Web 2 has revealed the gravity of data; companies that collect/create large amounts of data can reap rewards, and they will close off data to protect their own interests.
If our ideal user-controlled data solutions become mainstream, the scenarios for value accumulation will change. Users become the primary beneficiaries, exchanging data for cash flow, and monetization tools that unlock this potential can benefit, leading to significant changes in how data is stored and accessed. This type of data can naturally be stored on DSN, which can profit from data through a robust query market. This is a shift from exploitation to liquidity.
There may be even more magical developments awaiting us.
When envisioning the future of distributed storage, consider how it interacts with future operating systems (like Urbit). Urbit is a personal server built using open-source software that allows users to participate in P2P networks. It is a truly distributed operating system that can self-host and interact with the internet in a P2P manner.
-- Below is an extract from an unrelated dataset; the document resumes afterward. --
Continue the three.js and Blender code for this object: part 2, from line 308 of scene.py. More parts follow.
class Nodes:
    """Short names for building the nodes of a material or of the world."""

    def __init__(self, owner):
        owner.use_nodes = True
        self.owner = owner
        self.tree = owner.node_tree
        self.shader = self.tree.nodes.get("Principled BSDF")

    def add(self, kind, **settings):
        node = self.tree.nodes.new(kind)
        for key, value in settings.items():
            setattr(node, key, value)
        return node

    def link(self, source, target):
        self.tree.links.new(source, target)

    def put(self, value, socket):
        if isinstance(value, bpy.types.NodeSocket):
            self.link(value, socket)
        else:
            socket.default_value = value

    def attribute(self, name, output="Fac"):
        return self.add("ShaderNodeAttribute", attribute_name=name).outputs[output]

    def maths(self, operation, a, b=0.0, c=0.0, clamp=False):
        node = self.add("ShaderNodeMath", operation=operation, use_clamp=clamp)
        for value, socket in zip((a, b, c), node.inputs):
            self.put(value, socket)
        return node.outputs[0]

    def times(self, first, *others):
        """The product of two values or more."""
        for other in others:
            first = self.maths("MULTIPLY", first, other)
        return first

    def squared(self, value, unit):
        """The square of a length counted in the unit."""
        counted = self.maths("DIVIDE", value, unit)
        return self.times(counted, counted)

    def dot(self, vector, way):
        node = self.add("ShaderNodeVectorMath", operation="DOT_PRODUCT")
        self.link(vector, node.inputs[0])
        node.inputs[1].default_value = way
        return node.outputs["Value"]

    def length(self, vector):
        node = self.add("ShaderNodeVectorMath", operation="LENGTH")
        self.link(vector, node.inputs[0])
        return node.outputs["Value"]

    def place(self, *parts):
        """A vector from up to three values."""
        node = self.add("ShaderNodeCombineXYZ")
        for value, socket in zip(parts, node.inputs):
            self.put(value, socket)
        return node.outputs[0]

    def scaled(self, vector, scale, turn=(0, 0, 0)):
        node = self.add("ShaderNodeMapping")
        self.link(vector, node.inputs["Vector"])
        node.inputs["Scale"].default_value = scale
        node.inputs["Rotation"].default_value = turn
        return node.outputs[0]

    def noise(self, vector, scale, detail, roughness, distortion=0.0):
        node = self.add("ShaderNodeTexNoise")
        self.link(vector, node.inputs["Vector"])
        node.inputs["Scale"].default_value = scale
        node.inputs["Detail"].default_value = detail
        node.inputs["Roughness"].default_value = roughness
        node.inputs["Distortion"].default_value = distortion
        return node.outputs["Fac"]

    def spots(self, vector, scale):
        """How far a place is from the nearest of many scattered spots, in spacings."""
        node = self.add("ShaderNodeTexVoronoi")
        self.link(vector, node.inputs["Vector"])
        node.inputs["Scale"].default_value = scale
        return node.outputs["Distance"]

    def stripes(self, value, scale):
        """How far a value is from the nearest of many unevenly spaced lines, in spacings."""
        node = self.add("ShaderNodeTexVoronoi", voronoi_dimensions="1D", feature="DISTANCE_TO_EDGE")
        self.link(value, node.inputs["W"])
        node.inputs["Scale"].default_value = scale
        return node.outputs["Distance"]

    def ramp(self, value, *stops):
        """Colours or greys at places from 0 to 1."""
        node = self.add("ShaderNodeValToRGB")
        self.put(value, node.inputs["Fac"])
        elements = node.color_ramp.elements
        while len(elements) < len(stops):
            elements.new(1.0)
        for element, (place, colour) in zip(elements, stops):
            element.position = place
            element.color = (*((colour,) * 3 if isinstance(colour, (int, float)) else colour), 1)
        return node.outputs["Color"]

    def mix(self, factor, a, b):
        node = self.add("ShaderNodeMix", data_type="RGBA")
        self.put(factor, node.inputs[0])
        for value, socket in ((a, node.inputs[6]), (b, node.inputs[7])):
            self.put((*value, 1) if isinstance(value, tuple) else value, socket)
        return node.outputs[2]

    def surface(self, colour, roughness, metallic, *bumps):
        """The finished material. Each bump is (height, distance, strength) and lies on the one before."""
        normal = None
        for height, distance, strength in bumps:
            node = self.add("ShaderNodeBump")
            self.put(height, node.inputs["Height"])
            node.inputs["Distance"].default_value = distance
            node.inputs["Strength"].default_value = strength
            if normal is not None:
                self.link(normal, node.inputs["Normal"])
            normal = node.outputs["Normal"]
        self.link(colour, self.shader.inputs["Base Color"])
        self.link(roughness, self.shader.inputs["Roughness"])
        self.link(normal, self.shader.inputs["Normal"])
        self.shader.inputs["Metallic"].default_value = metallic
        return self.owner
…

If the future unfolds as followers of Urbit hope, distributed storage solutions will undoubtedly become a key component of personal tech stacks. Users can encrypt and store all personal data on a DSN and coordinate actions through the Urbit operating system. Furthermore, we can expect further integration of distributed storage with Web 3 and Urbit, especially with projects like Uqbar Network, which can bring smart contracts into the Nook environment.
This is the power of composability, where slow accumulation ultimately leads to delightful results. From small beginnings to a revolution, it points to a way of existing in an ultra-connected world. While Urbit may not be the final answer to the problem (it has faced criticism), it shows us how these attempts can converge into a river leading to the future.